The Roar
The Roar


Australian rugby landscape has changed in 24 hours

Are these the same issues that haunted Robbie Deans? (AAP Image/Dave Hunt)
Leroy14 new author
Roar Rookie
9th July, 2013

The last few days has seen some changes take place in the Australian rugby landscape. What impact will these changes have in the future of Australian rugby are not yet known but I’m excited about it.

Robbie Deans has resigned – or was asked to leave but given the opportunity to announce his resignation. Ewen McKenzie has been appointed as the new Wallabies coach. Jake White is whinging the ARU are racist because he didn’t get the job.

James O’Connor is out of a job. Damien Hill is also out of a job and is blaming Kurtley Beale. Tony McGahan has taken over at the troubled Melbourne Rebels.

Michael Cheika says Israel Falou is more or less re-signed for the Waratahs and is now chasing Kurtley Beale’s signature. George Smith calls and end to his Test career (sorry to see him go out like he did).

It seems like a cyclone has come through. So how will the landscape of Australian Rugby look after these events? When the dust settles who will be left standing or rather who will stand up to the task and be noticed? No doubt we will see some changes yet to come as a result of the changes already taking place.

But let’s look at the most important change. The Wallabies coach.

Out with the old and in with the new. A new coach doesn’t mean a new player group necessarily but in the case of the Wallabies I think it will.

Deans had his favourites to an extent; he would experiment with them out of position to fit them in his team. It seemed to me he had run out of ideas for a game plan.


McKenzie will do things rather differently from his predecessor. We have seen McKenzie change his game plan and his personnel to suit the plan depending on who the opposition is. He fields the best side possible to get the job done.

The best game of the Lions series was against the Queensland Reds. Yes they lost but it was easily the most enjoyable game to watch. Perhaps it would have been a different result had the Wallabies squad members from the Reds been released to play for their provincial side.

McKenzie seems to get the best out of his players. Using the Reds an example, we can assume McKenzie is going to have an impact along these lines:

Firstly, new game plans which will adapt to individual countries exploiting their weaknesses which will keep opposition coaches guessing.

Secondly, new players will be blooded (Kyle Godwin for one) or players will be brought back into the side (obviously Quade Cooper for starters).

Thirdly, he will implement attacking rugby and treat Wallaby players fairly but with no nonsense.

Finally, he will be an Aussie coach, coaching Aussies.

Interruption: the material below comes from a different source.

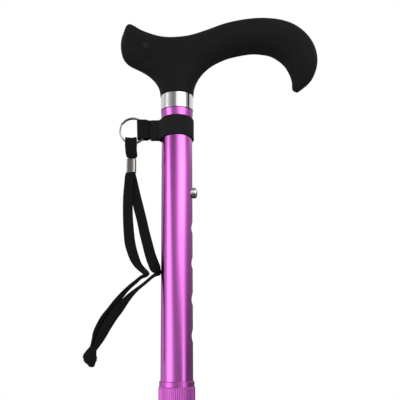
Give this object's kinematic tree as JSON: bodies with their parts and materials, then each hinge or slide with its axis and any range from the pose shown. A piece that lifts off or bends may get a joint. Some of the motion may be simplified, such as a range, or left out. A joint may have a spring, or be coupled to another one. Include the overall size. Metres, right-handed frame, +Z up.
{
  "type": "adjustable walking stick",
  "caption": "Walking stick with a derby handle, telescopic aluminium shaft set by a snap button and lock nut, rubber ferrule, and a wrist cord on a split ring.",
  "frame": {"origin": "centre of the ferrule's ground face, with the stick upright", "axes": "+Z up the shaft, +X along the handle's long arm and out of the snap button, -X towards the wrist cord"},
  "size_m": [0.1709, 0.036, 0.8399],
  "materials": {
    "handle_skin": "matt soft-touch cover",
    "handle_core": "moulded nylon",
    "handle_insert": "turned",
    "handle_stud": "zinc plated",
    "tube_plug": "moulded nylon",
    "collar": "polished",
    "upper_tube": "purple anodised, bright",
    "lower_tube": "purple anodised, bright",
    "glide_bush": "moulded acetal",
    "snap_button": "bright nickel",
    "button_spring": "spring steel strip",
    "lock_nut": "purple anodised, fluted",
    "clamp_ring": "moulded acetal",
    "ferrule": "matt moulded rubber",
    "ferrule_washer": "zinc plated",
    "strap_band": "ribbed woven elastic",
    "strap_tab": "woven webbing, sewn",
    "split_ring": "nickel plated",
    "cord_loop": "flat woven cord",
    "cord_crimp": "nickel plated",
    "strand_left": "flat woven cord",
    "strand_right": "flat woven cord",
    "cord_knot": "flat woven cord, knotted"
  },
  "bodies": {
    "upper_shaft": {"handle_skin": "handle_skin", "handle_core": "handle_core", "handle_insert": "handle_insert", "handle_stud": "handle_stud", "tube_plug": "tube_plug", "collar": "collar", "upper_tube": "upper_tube"},
    "lower_shaft": {"lower_tube": "lower_tube", "glide_bush": "glide_bush", "button_spring": "button_spring", "ferrule": "ferrule", "ferrule_washer": "ferrule_washer"},
    "button": {"snap_button": "snap_button"},
    "clamp": {"clamp_ring": "clamp_ring"},
    "nut": {"lock_nut": "lock_nut"},
    "strap_mount": {"strap_band": "strap_band", "strap_tab": "strap_tab"},
    "ring": {"split_ring": "split_ring"},
    "wrist_cord": {"cord_loop": "cord_loop", "cord_crimp": "cord_crimp", "strand_left": "strand_left", "strand_right": "strand_right", "cord_knot": "cord_knot"}
  },
  "joints": [
    {"name": "length_slide", "type": "slide", "parent": "upper_shaft", "child": "lower_shaft", "axis": [0, 0, -1], "range_m": [0, 0.1016], "deforming": ["snap_button", "button_spring"]},
    {"name": "button_press", "type": "slide", "parent": "lower_shaft", "child": "button", "axis": [-1, 0, 0], "range_m": [0, 0.0052], "stiffness_N_per_m": 2500, "deforming": ["button_spring"]},
    {"name": "clamp_travel", "type": "slide", "parent": "upper_shaft", "child": "clamp", "axis": [0, 0, -1], "range_m": [0, 0.0023]},
    {"name": "lock_nut_turn", "type": "hinge", "parent": "clamp", "child": "nut", "pos_m": [0, 0, 0.5711], "axis": [0, 0, -1], "range_deg": [0, 540]},
    {"name": "strap_turn", "type": "hinge", "parent": "upper_shaft", "child": "strap_mount", "pos_m": [0, 0, 0.7527], "axis": [0, 0, 1], "continuous": true},
    {"name": "ring_swing", "type": "hinge", "parent": "strap_mount", "child": "ring", "pos_m": [-0.0255, 0, 0.7512], "axis": [0, 0, 1], "range_deg": [-25, 25]},
    {"name": "strap_swing", "type": "hinge", "parent": "ring", "child": "wrist_cord", "pos_m": [-0.03277, 0, 0.74165], "axis": [1, 0, 0], "range_deg": [-75, 75]}
  ],
  "couplings": [
    {"joint": "clamp_travel", "follows": "lock_nut_turn", "m_per_rad": 0.00023873}
  ]
}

The Wallabies after Deans for almost six years felt a bit stale. A new chapter is beginning at the Wallabies. Changes are happening and I’m excited.

There will be a settling in period and usually teams have a positive turn around under a new coach. There will be some wins, some losses and some new player combinations built.

What the Australian rugby supporter wants is some memorable moments to be proud of and boast about to the other nationalities over a drink at the bar. I think we can look forward to a few in the coming years with McKenzie running the show.

To be fair, McKenzie isn’t the Australian rugby Jesus come to save us and can’t perform miracles. Though if he can turn water into wine, that might make the losses we do have seem a whole lot easier.